Certainly one would be hard put to it to find any political ideology in his historical writing. He was fascinated by the drama of French history, but he did not try to impose his own personality on it. He loved his French wife Madeleine, but it would be misleading to say that he loved France, and indeed what does it mean to love a whole country? He just couldn’t get enough of observing France and trying to make sense of it, watching it with open eyes as an independent rather than trying to fit it into a framework. In this respect he was unlike François Guizot (about whom he wrote so well in his first book), who always carried with him his own code of social reactions and moral responses. Nor was his writing about France ultimately about himself — always a danger when a historian acquires a second identity. For a man who attracted so much admiration I would guess that he was remarkably unobsessed with himself.
The people he was drawn to were independent in their views and actions. In de Gaulle, it was surely not the politics but the independence of spirit, ‘une certaine idée de la France’ driving a dramatic story, that held his imagination. It was the same with Margaret Thatcher; it would be hard to know what he thought about her policies, but he admired the way she was unafraid. He showed his independence even in his predilection for people with strong convictions.

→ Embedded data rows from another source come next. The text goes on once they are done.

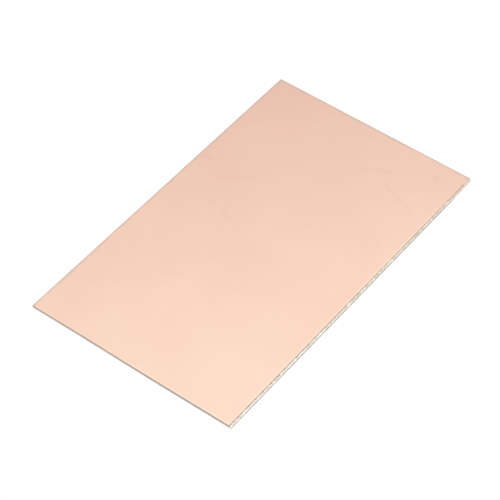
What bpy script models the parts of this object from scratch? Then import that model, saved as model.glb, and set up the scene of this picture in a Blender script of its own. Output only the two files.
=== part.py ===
"""Copper-clad board: a bare sheet of glass-epoxy laminate with copper foil bonded to both faces.

Run it with: blender --background --python part.py

Metres, +Z up. The board lies flat on its underside. The origin is the middle of the overall box,
at the underside. X runs across the board and Y along it. Three of its edges are cut square. The
long edge at +X was sheared: the blade cut a short upright land from above, and below it the sheet
tore along a slope, so the underside reaches further out than the top.
"""

import bmesh
import bpy

BOARD_WIDTH = 0.090          # across the underside, from the square long edge to the sheared toe
BOARD_LENGTH = 0.150         # along the two long edges
BOARD_THICKNESS = 0.0012     # overall, with both foils
FOIL_THICKNESS = 0.000035    # copper of one ounce per square foot
SHEAR_LEAN = 0.00085         # how far the sheared edge slopes out, from the top foil to the toe
SHEAR_LAND = 0.00015         # height of the upright strip that the blade cut, under the top foil

COPPER_COLOUR = "EBC2AC"     # clean, unlacquered copper, a pale salmon in soft light
LAMINATE_COLOUR = "E4DCC4"   # cut glass cloth in epoxy resin, a warm cream

# The bonded faces: the foils and the core share these heights, with nothing between them.
LOWER_BOND = FOIL_THICKNESS
UPPER_BOND = BOARD_THICKNESS - FOIL_THICKNESS

SQUARE_EDGE = -BOARD_WIDTH / 2
SHEARED_TOE = BOARD_WIDTH / 2
SHEARED_TOP = SHEARED_TOE - SHEAR_LEAN


def linear_colour(hex_colour):
    """Turn a six-digit sRGB colour into the linear red, green, blue and alpha that Blender uses."""
    channels = [int(hex_colour[i:i + 2], 16) / 255 for i in (0, 2, 4)]
    linear = [c / 12.92 if c <= 0.04045 else ((c + 0.055) / 1.055) ** 2.4 for c in channels]
    return (*linear, 1.0)


def make_material(name, hex_colour, roughness, metallic):
    """Make a plain surface with one colour, roughness and metallic value."""
    material = bpy.data.materials.new(name)
    material.use_nodes = True
    shader = material.node_tree.nodes["Principled BSDF"]
    shader.inputs["Base Color"].default_value = linear_colour(hex_colour)
    shader.inputs["Roughness"].default_value = roughness
    shader.inputs["Metallic"].default_value = metallic
    return material


def make_layer(name, section, material):
    """Make one closed layer: a section of X and Z points, carried along the board's length."""
    mesh = bpy.data.meshes.new(name)
    bm = bmesh.new()
    end_face = bm.faces.new([bm.verts.new((x, -BOARD_LENGTH / 2, z)) for x, z in section])
    extruded = bmesh.ops.extrude_face_region(bm, geom=[end_face])["geom"]
    far_points = [item for item in extruded if isinstance(item, bmesh.types.BMVert)]
    bmesh.ops.translate(bm, verts=far_points, vec=(0, BOARD_LENGTH, 0))
    bmesh.ops.recalc_face_normals(bm, faces=bm.faces)
    bm.to_mesh(mesh)
    bm.free()
    mesh.materials.append(material)
    layer = bpy.data.objects.new(name, mesh)
    bpy.context.collection.objects.link(layer)
    return layer


def copper_foil_bottom(copper):
    """The lower foil covers the whole underside, out to the toe of the sheared edge."""
    section = [
        (SQUARE_EDGE, 0),
        (SHEARED_TOE, 0),
        (SHEARED_TOE, LOWER_BOND),
        (SQUARE_EDGE, LOWER_BOND),
    ]
    return make_layer("copper_foil_bottom", section, copper)


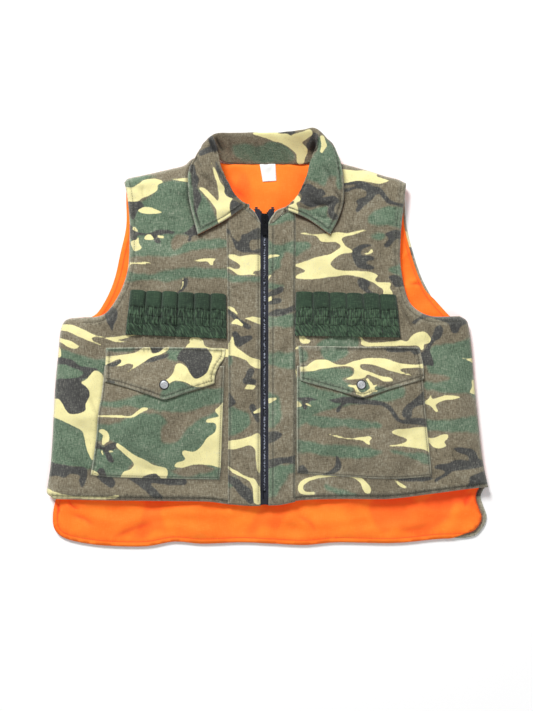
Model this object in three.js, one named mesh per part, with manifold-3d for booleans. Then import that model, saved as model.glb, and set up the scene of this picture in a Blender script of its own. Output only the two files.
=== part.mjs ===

It extended to religious convictions. Some of the finest pages of his Guizot are about the subject’s Protestant beliefs. The chapter shows that the author had done some serious religious reading. There is much about Guizot’s tolerance towards Catholicism, which Douglas certainly shared, just as he seems to indicate in his France and the Dreyfus Affair a distaste for political Catholicism without belief. He kept secret his deepest convictions, but it was clear to those who knew him best that he was a man who sought the truth and tried hard to do good.